### SOURCE RECORDS:
········

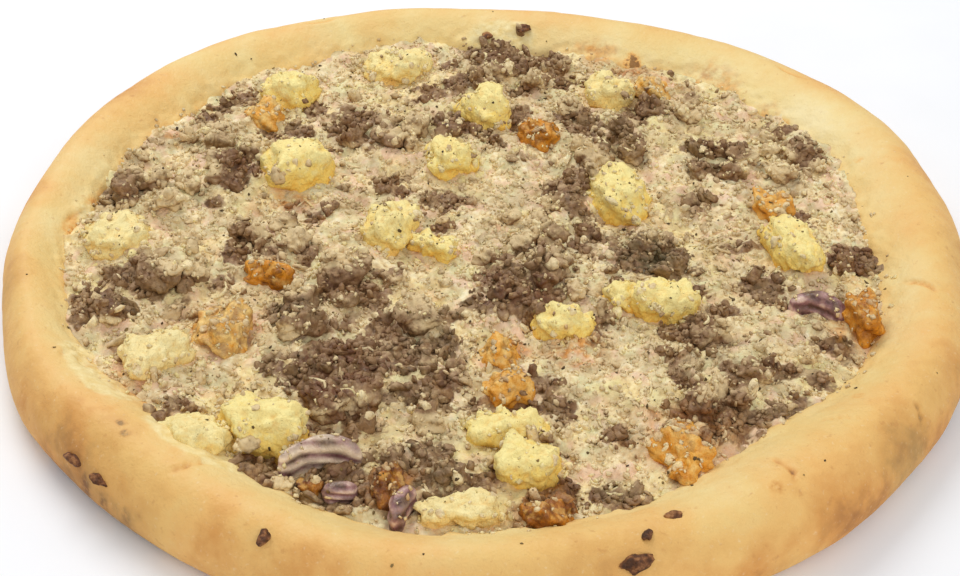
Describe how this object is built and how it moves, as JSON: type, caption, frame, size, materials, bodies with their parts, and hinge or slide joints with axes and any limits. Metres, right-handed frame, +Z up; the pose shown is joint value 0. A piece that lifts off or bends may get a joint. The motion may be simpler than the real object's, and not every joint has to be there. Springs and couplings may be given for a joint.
{
  "type": "turkish pizza",
  "caption": "Round flatbread with a plump baked rim, filled with fried mince under grated cheese, with lumps of yellow and browned cheese and bent onion slices on top.",
  "frame": {"origin": "centre of the flat underside", "axes": "+Z up out of the topping, -Y towards the side that is nearest the eater, +X to that eater's right"},
  "size_m": [0.2772, 0.2759, 0.0245],
  "materials": {
    "baked_dough": "matte, pale cream inside, golden tan on the crest",
    "mince_and_grated_cheese": "rough, cream shreds melted over the mince",
    "fried_mince": "greyish brown, slightly greasy",
    "grated_cheese": "pale cream, dry",
    "yellow_cheese": "pale yellow, crumbly, darker at the foot",
    "browned_cheese": "orange, oily",
    "onion": "purple brown, moist",
    "dried_herbs": "dark flakes"
  },
  "bodies": {
    "root": {"crust": "baked_dough", "mince_and_cheese_bed": "mince_and_grated_cheese", "yellow_cheese_01": "yellow_cheese", "yellow_cheese_02": "yellow_cheese", "yellow_cheese_03": "yellow_cheese", "yellow_cheese_04": "yellow_cheese", "yellow_cheese_05": "yellow_cheese", "yellow_cheese_06": "yellow_cheese", "yellow_cheese_07": "yellow_cheese", "yellow_cheese_08": "yellow_cheese", "yellow_cheese_09": "yellow_cheese", "yellow_cheese_10": "yellow_cheese", "yellow_cheese_11": "yellow_cheese", "yellow_cheese_12": "yellow_cheese", "yellow_cheese_13": "yellow_cheese", "yellow_cheese_14": "yellow_cheese", "yellow_cheese_15": "yellow_cheese", "yellow_cheese_16": "yellow_cheese", "yellow_cheese_17": "yellow_cheese", "yellow_cheese_18": "yellow_cheese", "yellow_cheese_19": "yellow_cheese", "yellow_cheese_20": "yellow_cheese", "browned_cheese_01": "browned_cheese", "browned_cheese_02": "browned_cheese", "browned_cheese_03": "browned_cheese", "browned_cheese_04": "browned_cheese", "browned_cheese_05": "browned_cheese", "browned_cheese_06": "browned_cheese", "browned_cheese_07": "browned_cheese", "browned_cheese_08": "browned_cheese", "browned_cheese_09": "browned_cheese", "browned_cheese_10": "browned_cheese", "browned_cheese_11": "browned_cheese", "browned_cheese_12": "browned_cheese", "browned_cheese_13": "browned_cheese", "onion_slice_01": "onion", "onion_slice_02": "onion", "onion_slice_03": "onion", "onion_slice_04": "onion"}
  },
  "joints": []
}
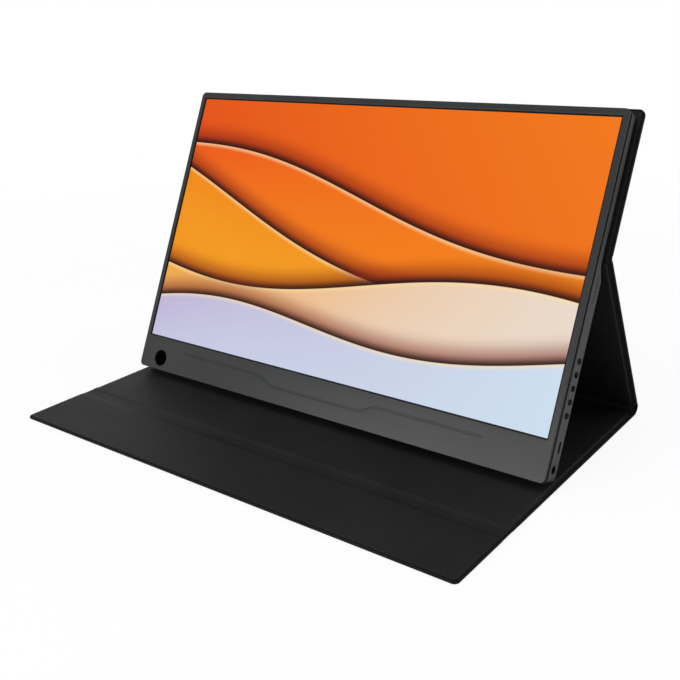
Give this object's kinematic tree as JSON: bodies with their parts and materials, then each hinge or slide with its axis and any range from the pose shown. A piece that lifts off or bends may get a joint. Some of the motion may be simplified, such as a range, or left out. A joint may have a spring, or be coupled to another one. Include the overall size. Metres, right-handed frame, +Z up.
{
  "type": "portable monitor with folding cover",
  "caption": "Slim portable monitor held at a lean by a magnetic folding cover, with side keys, sockets and a pen hole in the chin.",
  "frame": {"origin": "under the middle of the whole part, on the surface it stands on", "axes": "+X to the right of the screen, +Y to the back, +Z up"},
  "size_m": [0.3606, 0.244, 0.2119],
  "materials": {
    "cover_leather": "black synthetic leather with a fine grain",
    "cover_lining": "black smooth lining with a fine diagonal emboss",
    "cover_board": "grey-brown stiffening board",
    "magnet": "nickel-plated magnet",
    "bezel_plastic": "charcoal, fine texture",
    "housing_metal": "dark grey, satin",
    "screen": null,
    "film": "clear frosted film",
    "acrylic": "clear acrylic sheet",
    "reflector": "white film",
    "led_strip": "white strip with yellow emitters",
    "tray_steel": "pressed steel",
    "circuit_board": "green solder mask",
    "chip": "black moulded package",
    "flex": "amber flexible circuit",
    "ribbon": "pale flat ribbon",
    "switch_steel": "tin-plated",
    "key_plastic": "black",
    "light_lens": "clear lens",
    "socket_steel": "plated steel shell",
    "jack_plastic": "black",
    "speaker_plastic": "black",
    "lead_pvc": "red insulated wire",
    "sleeve_plastic": "black",
    "screw_steel": "black-plated steel",
    "board_screw_steel": "zinc-plated steel"
  },
  "bodies": {
    "floor_panel": {"floor_skin": "cover_leather", "floor_board": "cover_board", "floor_lining": "cover_lining", "crease_fold": "cover_lining", "rear_fold": "cover_leather"},
    "front_flap": {"flap_skin": "cover_leather", "flap_board": "cover_board", "flap_lining": "cover_lining"},
    "leg": {"leg_skin": "cover_leather", "leg_board": "cover_board", "leg_lining": "cover_lining"},
    "monitor": {"kink_fold": "cover_leather", "back_skin": "cover_leather", "back_board": "cover_board", "back_lining": "cover_lining", "cover_magnets": "magnet", "front_bezel": "bezel_plastic", "rear_housing": "housing_metal", "lcd_cell": "screen", "optical_films": "film", "light_guide": "acrylic", "reflector_sheet": "reflector", "backlight_bar": "led_strip", "panel_tray": "tray_steel", "timing_board": "circuit_board", "display_cable": "flex", "main_board": "circuit_board", "board_chips": "chip", "side_board": "circuit_board", "ribbon_cable": "ribbon", "key_board": "circuit_board", "key_switches": "switch_steel", "status_light": "light_lens", "data_socket": "socket_steel", "audio_jack": "jack_plastic", "video_sockets": "socket_steel", "hdmi_socket": "socket_steel", "speaker_left": "speaker_plastic", "speaker_right": "speaker_plastic", "speaker_leads": "lead_pvc", "pen_sleeve": "sleeve_plastic", "magnet_plate": "tray_steel", "housing_screws": "screw_steel", "board_screws": "board_screw_steel"},
    "menu_key": {"menu_key": "key_plastic"},
    "up_key": {"up_key": "key_plastic"},
    "down_key": {"down_key": "key_plastic"},
    "back_key": {"back_key": "key_plastic"},
    "power_key": {"power_key": "key_plastic"}
  },
  "joints": [
    {"name": "front_flap_fold", "type": "hinge", "parent": "floor_panel", "child": "front_flap", "pos_m": [0, -0.06774, 0.0012], "axis": [-1, 0, 0], "range_deg": [0, 110], "deforming": ["crease_fold"]},
    {"name": "leg_fold", "type": "hinge", "parent": "floor_panel", "child": "leg", "pos_m": [0, 0.11604, 0.006], "axis": [1, 0, 0], "range_deg": [-19, 10], "deforming": ["rear_fold"]},
    {"name": "upper_fold", "type": "hinge", "parent": "leg", "child": "monitor", "pos_m": [0, 0.05523, 0.12669], "axis": [1, 0, 0], "range_deg": [-20.5, 38.5], "deforming": ["kink_fold"]},
    {"name": "menu_press", "type": "slide", "parent": "monitor", "child": "menu_key", "axis": [-1, 0, 0], "range_m": [0, 0.0004], "stiffness_N_per_m": 300, "springref_m": -0.0015},
    {"name": "up_press", "type": "slide", "parent": "monitor", "child": "up_key", "axis": [-1, 0, 0], "range_m": [0, 0.0004], "stiffness_N_per_m": 300, "springref_m": -0.0015},
    {"name": "down_press", "type": "slide", "parent": "monitor", "child": "down_key", "axis": [-1, 0, 0], "range_m": [0, 0.0004], "stiffness_N_per_m": 300, "springref_m": -0.0015},
    {"name": "back_press", "type": "slide", "parent": "monitor", "child": "back_key", "axis": [-1, 0, 0], "range_m": [0, 0.0004], "stiffness_N_per_m": 300, "springref_m": -0.0015},
    {"name": "power_press", "type": "slide", "parent": "monitor", "child": "power_key", "axis": [-1, 0, 0], "range_m": [0, 0.0004], "stiffness_N_per_m": 300, "springref_m": -0.0015}
  ],
  "couplings": [
    {"joint": "upper_fold", "follows": "leg_fold", "ratio": -2}
  ]
}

········

### DIRECTIONS:
Please reproduce each record precisely as written.

### COMPLETED TASK:
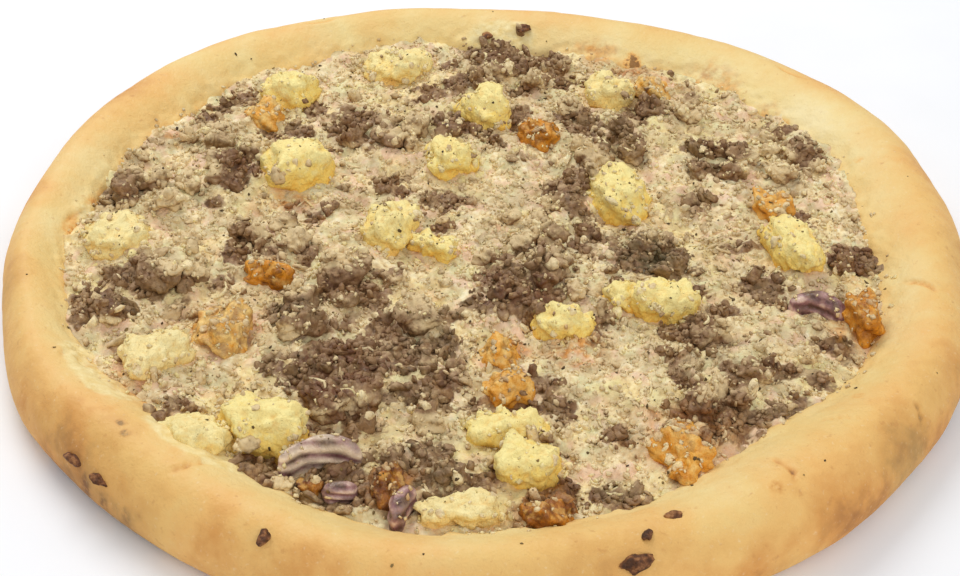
Describe how this object is built and how it moves, as JSON: type, caption, frame, size, materials, bodies with their parts, and hinge or slide joints with axes and any limits. Metres, right-handed frame, +Z up; the pose shown is joint value 0. A piece that lifts off or bends may get a joint. The motion may be simpler than the real object's, and not every joint has to be there. Springs and couplings may be given for a joint.
{
  "type": "turkish pizza",
  "caption": "Round flatbread with a plump baked rim, filled with fried mince under grated cheese, with lumps of yellow and browned cheese and bent onion slices on top.",
  "frame": {"origin": "centre of the flat underside", "axes": "+Z up out of the topping, -Y towards the side that is nearest the eater, +X to that eater's right"},
  "size_m": [0.2772, 0.2759, 0.0245],
  "materials": {
    "baked_dough": "matte, pale cream inside, golden tan on the crest",
    "mince_and_grated_cheese": "rough, cream shreds melted over the mince",
    "fried_mince": "greyish brown, slightly greasy",
    "grated_cheese": "pale cream, dry",
    "yellow_cheese": "pale yellow, crumbly, darker at the foot",
    "browned_cheese": "orange, oily",
    "onion": "purple brown, moist",
    "dried_herbs": "dark flakes"
  },
  "bodies": {
    "root": {"crust": "baked_dough", "mince_and_cheese_bed": "mince_and_grated_cheese", "yellow_cheese_01": "yellow_cheese", "yellow_cheese_02": "yellow_cheese", "yellow_cheese_03": "yellow_cheese", "yellow_cheese_04": "yellow_cheese", "yellow_cheese_05": "yellow_cheese", "yellow_cheese_06": "yellow_cheese", "yellow_cheese_07": "yellow_cheese", "yellow_cheese_08": "yellow_cheese", "yellow_cheese_09": "yellow_cheese", "yellow_cheese_10": "yellow_cheese", "yellow_cheese_11": "yellow_cheese", "yellow_cheese_12": "yellow_cheese", "yellow_cheese_13": "yellow_cheese", "yellow_cheese_14": "yellow_cheese", "yellow_cheese_15": "yellow_cheese", "yellow_cheese_16": "yellow_cheese", "yellow_cheese_17": "yellow_cheese", "yellow_cheese_18": "yellow_cheese", "yellow_cheese_19": "yellow_cheese", "yellow_cheese_20": "yellow_cheese", "browned_cheese_01": "browned_cheese", "browned_cheese_02": "browned_cheese", "browned_cheese_03": "browned_cheese", "browned_cheese_04": "browned_cheese", "browned_cheese_05": "browned_cheese", "browned_cheese_06": "browned_cheese", "browned_cheese_07": "browned_cheese", "browned_cheese_08": "browned_cheese", "browned_cheese_09": "browned_cheese", "browned_cheese_10": "browned_cheese", "browned_cheese_11": "browned_cheese", "browned_cheese_12": "browned_cheese", "browned_cheese_13": "browned_cheese", "onion_slice_01": "onion", "onion_slice_02": "onion", "onion_slice_03": "onion", "onion_slice_04": "onion"}
  },
  "joints": []
}
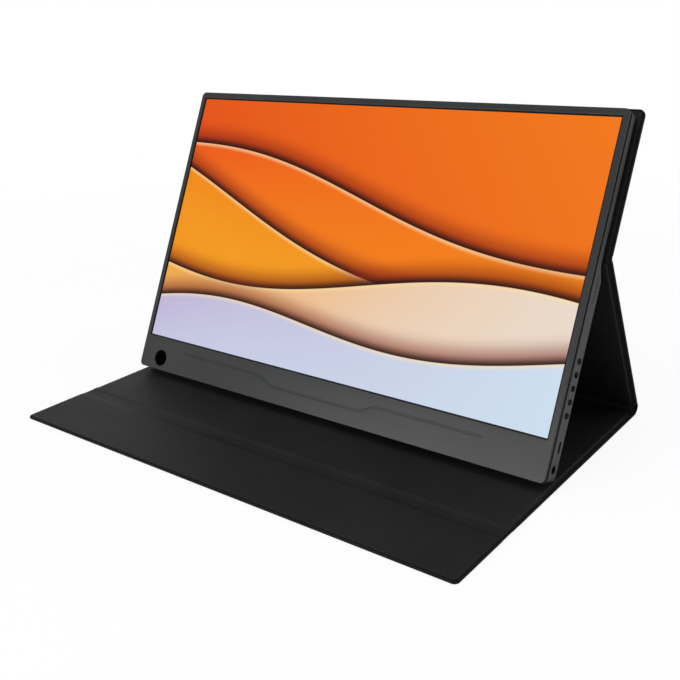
Give this object's kinematic tree as JSON: bodies with their parts and materials, then each hinge or slide with its axis and any range from the pose shown. A piece that lifts off or bends may get a joint. Some of the motion may be simplified, such as a range, or left out. A joint may have a spring, or be coupled to another one. Include the overall size. Metres, right-handed frame, +Z up.
{
  "type": "portable monitor with folding cover",
  "caption": "Slim portable monitor held at a lean by a magnetic folding cover, with side keys, sockets and a pen hole in the chin.",
  "frame": {"origin": "under the middle of the whole part, on the surface it stands on", "axes": "+X to the right of the screen, +Y to the back, +Z up"},
  "size_m": [0.3606, 0.244, 0.2119],
  "materials": {
    "cover_leather": "black synthetic leather with a fine grain",
    "cover_lining": "black smooth lining with a fine diagonal emboss",
    "cover_board": "grey-brown stiffening board",
    "magnet": "nickel-plated magnet",
    "bezel_plastic": "charcoal, fine texture",
    "housing_metal": "dark grey, satin",
    "screen": null,
    "film": "clear frosted film",
    "acrylic": "clear acrylic sheet",
    "reflector": "white film",
    "led_strip": "white strip with yellow emitters",
    "tray_steel": "pressed steel",
    "circuit_board": "green solder mask",
    "chip": "black moulded package",
    "flex": "amber flexible circuit",
    "ribbon": "pale flat ribbon",
    "switch_steel": "tin-plated",
    "key_plastic": "black",
    "light_lens": "clear lens",
    "socket_steel": "plated steel shell",
    "jack_plastic": "black",
    "speaker_plastic": "black",
    "lead_pvc": "red insulated wire",
    "sleeve_plastic": "black",
    "screw_steel": "black-plated steel",
    "board_screw_steel": "zinc-plated steel"
  },
  "bodies": {
    "floor_panel": {"floor_skin": "cover_leather", "floor_board": "cover_board", "floor_lining": "cover_lining", "crease_fold": "cover_lining", "rear_fold": "cover_leather"},
    "front_flap": {"flap_skin": "cover_leather", "flap_board": "cover_board", "flap_lining": "cover_lining"},
    "leg": {"leg_skin": "cover_leather", "leg_board": "cover_board", "leg_lining": "cover_lining"},
    "monitor": {"kink_fold": "cover_leather", "back_skin": "cover_leather", "back_board": "cover_board", "back_lining": "cover_lining", "cover_magnets": "magnet", "front_bezel": "bezel_plastic", "rear_housing": "housing_metal", "lcd_cell": "screen", "optical_films": "film", "light_guide": "acrylic", "reflector_sheet": "reflector", "backlight_bar": "led_strip", "panel_tray": "tray_steel", "timing_board": "circuit_board", "display_cable": "flex", "main_board": "circuit_board", "board_chips": "chip", "side_board": "circuit_board", "ribbon_cable": "ribbon", "key_board": "circuit_board", "key_switches": "switch_steel", "status_light": "light_lens", "data_socket": "socket_steel", "audio_jack": "jack_plastic", "video_sockets": "socket_steel", "hdmi_socket": "socket_steel", "speaker_left": "speaker_plastic", "speaker_right": "speaker_plastic", "speaker_leads": "lead_pvc", "pen_sleeve": "sleeve_plastic", "magnet_plate": "tray_steel", "housing_screws": "screw_steel", "board_screws": "board_screw_steel"},
    "menu_key": {"menu_key": "key_plastic"},
    "up_key": {"up_key": "key_plastic"},
    "down_key": {"down_key": "key_plastic"},
    "back_key": {"back_key": "key_plastic"},
    "power_key": {"power_key": "key_plastic"}
  },
  "joints": [
    {"name": "front_flap_fold", "type": "hinge", "parent": "floor_panel", "child": "front_flap", "pos_m": [0, -0.06774, 0.0012], "axis": [-1, 0, 0], "range_deg": [0, 110], "deforming": ["crease_fold"]},
    {"name": "leg_fold", "type": "hinge", "parent": "floor_panel", "child": "leg", "pos_m": [0, 0.11604, 0.006], "axis": [1, 0, 0], "range_deg": [-19, 10], "deforming": ["rear_fold"]},
    {"name": "upper_fold", "type": "hinge", "parent": "leg", "child": "monitor", "pos_m": [0, 0.05523, 0.12669], "axis": [1, 0, 0], "range_deg": [-20.5, 38.5], "deforming": ["kink_fold"]},
    {"name": "menu_press", "type": "slide", "parent": "monitor", "child": "menu_key", "axis": [-1, 0, 0], "range_m": [0, 0.0004], "stiffness_N_per_m": 300, "springref_m": -0.0015},
    {"name": "up_press", "type": "slide", "parent": "monitor", "child": "up_key", "axis": [-1, 0, 0], "range_m": [0, 0.0004], "stiffness_N_per_m": 300, "springref_m": -0.0015},
    {"name": "down_press", "type": "slide", "parent": "monitor", "child": "down_key", "axis": [-1, 0, 0], "range_m": [0, 0.0004], "stiffness_N_per_m": 300, "springref_m": -0.0015},
    {"name": "back_press", "type": "slide", "parent": "monitor", "child": "back_key", "axis": [-1, 0, 0], "range_m": [0, 0.0004], "stiffness_N_per_m": 300, "springref_m": -0.0015},
    {"name": "power_press", "type": "slide", "parent": "monitor", "child": "power_key", "axis": [-1, 0, 0], "range_m": [0, 0.0004], "stiffness_N_per_m": 300, "springref_m": -0.0015}
  ],
  "couplings": [
    {"joint": "upper_fold", "follows": "leg_fold", "ratio": -2}
  ]
}